だいぶ前から、いとこから「おばあちゃんの着物がうちにあるのよ。母が着なくなった着物もあるので、としちゃんに着てもらいたいので、いつか来てね」と言われていました。
あれこれと忙しくしていて、なかなか機会がなかったのですが、たまたま、先日、叔母の家に行くことができました。
といっても、93歳の叔母は施設に入っているので、いとこがわざわざ千葉から来て、家を開けて待っていてくれました。
広いおうちには、あちこちに桐の箪笥が置いてあり、その中には昔の着物がぎっしりと詰まっていました。
祖母は「深川小町」と言われたほどの可愛らしい人でした。
こちらはその祖母の母親の絵だそうで、大切に飾ってありました。
有名な画家さんが描いたものだとか。
いったいいつ頃でしょうね。戦前であることは確かです。
祖母は、昭和58年に亡くなりましたが、今生きていたら、120歳くらいでしょうか。
60歳で未亡人になりましたが、それからも歌舞伎を楽しんだり、謡を謡ったりして、私は子供心に、楽しそうに暮らしているおばあちゃんだと思っていました。
いつも着物屋さんが反物を背負って来ていたことを覚えています。
そして反物をぐるぐると回していたシーンをおぼろげながら覚えています。
着物を広げ、いとこと二人で、「そういえば、おばあちゃんがこの着物をよく着ていたわ」とか、「あら、この着物は母が着たのを見たことがあるわ」などと昔を懐かしみながら、あれこれ物色しました。
私が手を通してみると、ほんの少し、裄が短いのですが、ほとんど着られることが分かりました。
いとこも着物が好きな人なので、「この着物にはこの帯が合うわね」「この組み合わせだと粋だわ」と楽しそうでした。
着物も帯もあまりにたくさんあるので、一度に持ち帰ることはできないので、今の時期によさそうな着物と帯を選んでみました。
黒のお召に色鮮やかな黄緑の縮緬の帯。
お皿が割れてしまっている絵が面白いですね。
着物はとてもしっかりとした生地で、シックで素敵です。
超細かい市松模様の小紋に塩瀬の帯。
この着物は祖母が着ていたのをなんとなく覚えています。
どれも昭和の着物です。
こんな古い帯もありました。
刺繍がとても素敵でした。
これは大正時代のもののようです。
また豪華な黒留袖もあり、「三波春夫でも着るような」派手な裾模様が刺繍されていました。

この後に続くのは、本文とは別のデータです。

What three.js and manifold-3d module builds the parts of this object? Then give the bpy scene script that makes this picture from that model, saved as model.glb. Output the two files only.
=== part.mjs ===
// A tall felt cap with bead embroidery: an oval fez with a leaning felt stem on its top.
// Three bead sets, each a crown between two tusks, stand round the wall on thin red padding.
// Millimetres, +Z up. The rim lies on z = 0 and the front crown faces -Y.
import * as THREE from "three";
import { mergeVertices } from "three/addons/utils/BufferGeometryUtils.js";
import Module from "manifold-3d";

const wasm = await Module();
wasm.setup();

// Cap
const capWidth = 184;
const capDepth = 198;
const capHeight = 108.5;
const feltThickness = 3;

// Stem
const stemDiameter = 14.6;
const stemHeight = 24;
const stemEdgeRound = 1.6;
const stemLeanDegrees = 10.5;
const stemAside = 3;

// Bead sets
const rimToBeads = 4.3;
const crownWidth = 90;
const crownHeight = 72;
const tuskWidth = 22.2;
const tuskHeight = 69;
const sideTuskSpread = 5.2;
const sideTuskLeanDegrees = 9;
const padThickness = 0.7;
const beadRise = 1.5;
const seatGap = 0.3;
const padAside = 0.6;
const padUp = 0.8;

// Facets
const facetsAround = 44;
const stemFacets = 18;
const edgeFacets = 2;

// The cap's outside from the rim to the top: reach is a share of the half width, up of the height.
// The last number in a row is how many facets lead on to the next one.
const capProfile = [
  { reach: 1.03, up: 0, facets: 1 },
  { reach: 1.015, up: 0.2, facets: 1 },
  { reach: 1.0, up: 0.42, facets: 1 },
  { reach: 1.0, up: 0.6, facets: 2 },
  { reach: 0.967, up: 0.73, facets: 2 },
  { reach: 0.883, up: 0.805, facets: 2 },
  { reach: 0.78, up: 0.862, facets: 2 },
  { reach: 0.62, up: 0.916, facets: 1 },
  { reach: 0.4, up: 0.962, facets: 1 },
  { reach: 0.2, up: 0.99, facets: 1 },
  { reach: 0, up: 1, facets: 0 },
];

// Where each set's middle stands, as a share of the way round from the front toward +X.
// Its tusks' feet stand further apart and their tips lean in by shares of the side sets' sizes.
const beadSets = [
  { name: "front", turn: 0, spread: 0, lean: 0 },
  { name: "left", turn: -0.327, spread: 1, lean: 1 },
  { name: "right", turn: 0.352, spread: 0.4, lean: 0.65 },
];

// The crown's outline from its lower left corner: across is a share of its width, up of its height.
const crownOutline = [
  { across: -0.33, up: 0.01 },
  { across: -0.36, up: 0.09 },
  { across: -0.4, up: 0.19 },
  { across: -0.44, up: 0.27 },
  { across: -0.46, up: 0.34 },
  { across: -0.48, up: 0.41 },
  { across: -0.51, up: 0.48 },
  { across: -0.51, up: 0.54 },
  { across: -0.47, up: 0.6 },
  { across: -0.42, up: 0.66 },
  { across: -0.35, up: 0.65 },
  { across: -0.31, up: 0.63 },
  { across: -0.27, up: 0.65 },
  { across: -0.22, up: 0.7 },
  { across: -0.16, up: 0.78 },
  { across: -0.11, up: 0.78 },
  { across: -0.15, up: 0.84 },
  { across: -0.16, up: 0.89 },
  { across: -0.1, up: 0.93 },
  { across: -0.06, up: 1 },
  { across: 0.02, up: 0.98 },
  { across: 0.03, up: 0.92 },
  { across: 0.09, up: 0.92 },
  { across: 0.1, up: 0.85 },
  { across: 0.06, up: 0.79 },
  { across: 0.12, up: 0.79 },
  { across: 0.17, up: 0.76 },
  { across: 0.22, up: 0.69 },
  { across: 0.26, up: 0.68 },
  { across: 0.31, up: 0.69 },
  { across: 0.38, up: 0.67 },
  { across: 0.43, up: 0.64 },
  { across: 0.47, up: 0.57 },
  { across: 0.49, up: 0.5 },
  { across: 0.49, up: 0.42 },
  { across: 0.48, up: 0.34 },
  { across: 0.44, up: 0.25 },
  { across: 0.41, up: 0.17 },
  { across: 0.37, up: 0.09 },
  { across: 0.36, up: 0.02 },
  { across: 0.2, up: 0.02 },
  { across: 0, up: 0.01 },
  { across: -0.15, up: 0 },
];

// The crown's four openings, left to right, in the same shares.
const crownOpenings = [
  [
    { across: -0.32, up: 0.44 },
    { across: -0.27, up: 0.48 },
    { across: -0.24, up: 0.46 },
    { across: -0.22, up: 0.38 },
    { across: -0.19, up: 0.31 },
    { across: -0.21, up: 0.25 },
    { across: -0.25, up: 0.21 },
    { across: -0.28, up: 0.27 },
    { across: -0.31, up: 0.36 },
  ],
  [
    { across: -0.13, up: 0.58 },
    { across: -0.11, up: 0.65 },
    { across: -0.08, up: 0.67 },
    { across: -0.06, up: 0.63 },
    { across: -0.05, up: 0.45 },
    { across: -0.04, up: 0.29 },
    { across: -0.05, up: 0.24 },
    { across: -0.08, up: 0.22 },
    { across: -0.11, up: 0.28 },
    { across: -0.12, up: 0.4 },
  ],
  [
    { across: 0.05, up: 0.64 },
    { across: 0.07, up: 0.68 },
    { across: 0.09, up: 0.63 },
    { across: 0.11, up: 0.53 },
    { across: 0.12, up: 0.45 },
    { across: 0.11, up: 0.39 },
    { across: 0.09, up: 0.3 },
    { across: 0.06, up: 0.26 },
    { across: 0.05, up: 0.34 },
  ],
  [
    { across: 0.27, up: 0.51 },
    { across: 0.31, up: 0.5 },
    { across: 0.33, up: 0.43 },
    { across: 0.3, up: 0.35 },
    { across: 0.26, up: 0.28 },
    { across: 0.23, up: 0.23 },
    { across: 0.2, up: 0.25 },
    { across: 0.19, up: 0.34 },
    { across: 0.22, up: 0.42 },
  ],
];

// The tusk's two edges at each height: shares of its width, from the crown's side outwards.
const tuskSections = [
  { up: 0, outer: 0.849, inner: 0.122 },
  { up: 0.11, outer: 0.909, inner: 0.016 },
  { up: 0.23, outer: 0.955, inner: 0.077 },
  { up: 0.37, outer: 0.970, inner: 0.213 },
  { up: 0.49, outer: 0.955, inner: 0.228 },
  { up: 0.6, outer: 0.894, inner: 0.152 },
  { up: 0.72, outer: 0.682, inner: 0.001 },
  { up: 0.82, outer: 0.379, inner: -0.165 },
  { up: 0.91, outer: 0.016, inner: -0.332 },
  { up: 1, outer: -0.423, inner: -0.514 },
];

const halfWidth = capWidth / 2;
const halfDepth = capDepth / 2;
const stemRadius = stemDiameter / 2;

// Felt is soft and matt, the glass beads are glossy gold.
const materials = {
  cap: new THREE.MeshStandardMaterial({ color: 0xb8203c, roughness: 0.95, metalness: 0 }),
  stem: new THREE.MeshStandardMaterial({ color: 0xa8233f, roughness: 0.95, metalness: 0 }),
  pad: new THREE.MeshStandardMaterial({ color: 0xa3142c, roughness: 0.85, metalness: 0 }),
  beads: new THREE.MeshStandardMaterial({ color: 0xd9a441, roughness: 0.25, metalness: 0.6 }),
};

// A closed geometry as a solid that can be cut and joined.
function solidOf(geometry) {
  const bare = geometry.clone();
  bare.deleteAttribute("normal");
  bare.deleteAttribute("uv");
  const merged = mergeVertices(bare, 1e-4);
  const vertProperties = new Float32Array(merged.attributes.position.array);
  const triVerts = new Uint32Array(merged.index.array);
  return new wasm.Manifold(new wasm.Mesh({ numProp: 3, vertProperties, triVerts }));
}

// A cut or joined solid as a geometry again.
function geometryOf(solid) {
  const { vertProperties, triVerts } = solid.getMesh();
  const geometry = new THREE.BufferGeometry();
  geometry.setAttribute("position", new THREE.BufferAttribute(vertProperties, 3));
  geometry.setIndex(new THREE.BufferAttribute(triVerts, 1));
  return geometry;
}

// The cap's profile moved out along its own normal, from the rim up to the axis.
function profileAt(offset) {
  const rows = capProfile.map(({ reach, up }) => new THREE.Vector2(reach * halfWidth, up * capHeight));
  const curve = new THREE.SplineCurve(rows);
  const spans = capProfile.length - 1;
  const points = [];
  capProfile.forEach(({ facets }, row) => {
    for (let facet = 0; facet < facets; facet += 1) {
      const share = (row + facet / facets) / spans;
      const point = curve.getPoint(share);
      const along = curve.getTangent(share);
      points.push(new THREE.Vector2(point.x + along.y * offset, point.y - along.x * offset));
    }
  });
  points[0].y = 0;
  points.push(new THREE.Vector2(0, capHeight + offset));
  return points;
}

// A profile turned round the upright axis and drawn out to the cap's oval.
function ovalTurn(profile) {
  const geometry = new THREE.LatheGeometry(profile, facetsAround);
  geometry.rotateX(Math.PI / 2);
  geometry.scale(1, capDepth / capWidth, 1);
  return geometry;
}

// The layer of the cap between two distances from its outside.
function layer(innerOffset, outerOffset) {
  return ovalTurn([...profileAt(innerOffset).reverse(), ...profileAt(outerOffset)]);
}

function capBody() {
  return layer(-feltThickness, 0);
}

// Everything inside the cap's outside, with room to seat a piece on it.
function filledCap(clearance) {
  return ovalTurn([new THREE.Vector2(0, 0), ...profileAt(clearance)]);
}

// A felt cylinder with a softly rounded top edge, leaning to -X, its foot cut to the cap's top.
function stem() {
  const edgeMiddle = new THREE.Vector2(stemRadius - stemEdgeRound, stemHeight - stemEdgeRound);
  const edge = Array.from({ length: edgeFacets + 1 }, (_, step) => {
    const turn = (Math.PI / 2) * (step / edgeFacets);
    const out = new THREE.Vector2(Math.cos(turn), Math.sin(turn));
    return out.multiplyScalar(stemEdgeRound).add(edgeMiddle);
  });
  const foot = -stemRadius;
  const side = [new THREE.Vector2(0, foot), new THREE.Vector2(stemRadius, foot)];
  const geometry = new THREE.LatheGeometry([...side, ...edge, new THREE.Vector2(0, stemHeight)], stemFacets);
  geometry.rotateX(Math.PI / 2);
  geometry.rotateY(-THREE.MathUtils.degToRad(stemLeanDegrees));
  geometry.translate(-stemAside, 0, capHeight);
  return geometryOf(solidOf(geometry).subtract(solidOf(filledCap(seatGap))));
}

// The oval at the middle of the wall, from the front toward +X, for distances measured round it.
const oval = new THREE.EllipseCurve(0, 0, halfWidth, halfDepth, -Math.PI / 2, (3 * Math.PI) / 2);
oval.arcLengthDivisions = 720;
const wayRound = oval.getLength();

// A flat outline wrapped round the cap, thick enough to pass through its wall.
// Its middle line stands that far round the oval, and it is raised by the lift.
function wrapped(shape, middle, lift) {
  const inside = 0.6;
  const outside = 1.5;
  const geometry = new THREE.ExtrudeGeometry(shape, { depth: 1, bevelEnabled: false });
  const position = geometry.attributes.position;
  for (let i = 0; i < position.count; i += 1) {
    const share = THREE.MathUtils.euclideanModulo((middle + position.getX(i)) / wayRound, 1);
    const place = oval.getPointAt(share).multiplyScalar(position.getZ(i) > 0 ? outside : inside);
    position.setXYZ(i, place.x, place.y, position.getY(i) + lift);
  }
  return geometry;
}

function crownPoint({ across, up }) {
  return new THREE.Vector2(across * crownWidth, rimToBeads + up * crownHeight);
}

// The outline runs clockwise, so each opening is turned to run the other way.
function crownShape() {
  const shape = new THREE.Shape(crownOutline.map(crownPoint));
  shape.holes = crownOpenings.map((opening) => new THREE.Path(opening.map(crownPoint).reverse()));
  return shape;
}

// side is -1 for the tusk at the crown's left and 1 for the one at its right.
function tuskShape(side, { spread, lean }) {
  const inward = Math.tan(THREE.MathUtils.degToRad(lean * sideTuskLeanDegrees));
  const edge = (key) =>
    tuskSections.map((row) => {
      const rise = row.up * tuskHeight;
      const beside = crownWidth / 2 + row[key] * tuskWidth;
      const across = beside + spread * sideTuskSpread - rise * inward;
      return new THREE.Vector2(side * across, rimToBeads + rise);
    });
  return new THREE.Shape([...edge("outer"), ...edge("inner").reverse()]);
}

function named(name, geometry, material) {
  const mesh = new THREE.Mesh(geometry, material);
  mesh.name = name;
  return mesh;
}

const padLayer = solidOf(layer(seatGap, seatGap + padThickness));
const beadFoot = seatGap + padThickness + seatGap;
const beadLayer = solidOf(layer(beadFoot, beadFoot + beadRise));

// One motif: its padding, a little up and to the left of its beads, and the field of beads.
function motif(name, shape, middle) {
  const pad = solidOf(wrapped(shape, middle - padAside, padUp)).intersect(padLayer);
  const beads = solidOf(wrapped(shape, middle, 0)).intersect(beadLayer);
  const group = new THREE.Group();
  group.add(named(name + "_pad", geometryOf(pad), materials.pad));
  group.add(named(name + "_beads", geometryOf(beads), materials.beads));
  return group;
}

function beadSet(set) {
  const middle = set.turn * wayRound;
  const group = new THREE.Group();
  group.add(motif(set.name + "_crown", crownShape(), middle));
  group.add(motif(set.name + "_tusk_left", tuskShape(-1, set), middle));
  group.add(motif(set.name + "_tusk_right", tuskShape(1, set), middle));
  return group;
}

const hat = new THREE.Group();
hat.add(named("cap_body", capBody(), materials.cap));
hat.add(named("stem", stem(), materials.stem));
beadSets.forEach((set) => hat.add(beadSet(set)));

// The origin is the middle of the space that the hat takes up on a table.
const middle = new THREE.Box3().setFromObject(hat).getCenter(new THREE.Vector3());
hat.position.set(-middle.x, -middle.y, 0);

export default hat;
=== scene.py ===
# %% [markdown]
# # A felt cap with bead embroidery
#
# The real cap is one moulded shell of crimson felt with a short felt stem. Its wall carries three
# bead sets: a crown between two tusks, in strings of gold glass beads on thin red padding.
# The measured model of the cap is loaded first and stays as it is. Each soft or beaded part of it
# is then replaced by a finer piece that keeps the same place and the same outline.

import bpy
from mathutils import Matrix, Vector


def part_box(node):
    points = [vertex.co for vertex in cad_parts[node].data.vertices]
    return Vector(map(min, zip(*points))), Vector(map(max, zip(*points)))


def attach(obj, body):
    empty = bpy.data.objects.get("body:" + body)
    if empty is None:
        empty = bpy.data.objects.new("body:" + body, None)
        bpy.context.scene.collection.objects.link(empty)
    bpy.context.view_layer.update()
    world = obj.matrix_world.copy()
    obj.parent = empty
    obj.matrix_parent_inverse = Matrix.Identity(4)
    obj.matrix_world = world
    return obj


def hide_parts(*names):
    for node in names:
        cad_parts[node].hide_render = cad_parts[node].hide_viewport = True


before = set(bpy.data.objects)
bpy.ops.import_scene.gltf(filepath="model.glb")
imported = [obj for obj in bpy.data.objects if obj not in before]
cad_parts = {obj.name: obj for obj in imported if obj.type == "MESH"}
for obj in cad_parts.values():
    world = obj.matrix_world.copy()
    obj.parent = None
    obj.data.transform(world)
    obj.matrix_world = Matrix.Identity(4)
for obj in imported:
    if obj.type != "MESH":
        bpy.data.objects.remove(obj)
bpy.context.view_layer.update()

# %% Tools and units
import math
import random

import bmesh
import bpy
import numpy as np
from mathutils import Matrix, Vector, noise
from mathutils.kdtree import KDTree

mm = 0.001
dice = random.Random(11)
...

驚いたことは、叔母が大正時代、七五三に着たという着物と被布を、先日、いとこの孫(つまり叔母にとってはひ孫)が着たというのです。
その写真も見せてもらいましたが、今の着物では見られないような美しい青緑色の着物と、赤い被布でした。
すごいな。
90年たっても、そのまま着られるとは。
どれが祖母が着たもので、どれが叔母が誂えたものかよく分からないのですが、しつけがついたままのものもありました。
いずれにせよ、昭和初期から中期のものです。
大事に持ち帰りました。
そのうちお披露目をして、私の着姿を写真にとって、叔母に見せてあげようと思っています。
まだまだ昭和の着物がたくさん箪笥に入っているので、そのうちにまた持ち帰ることになりそうです。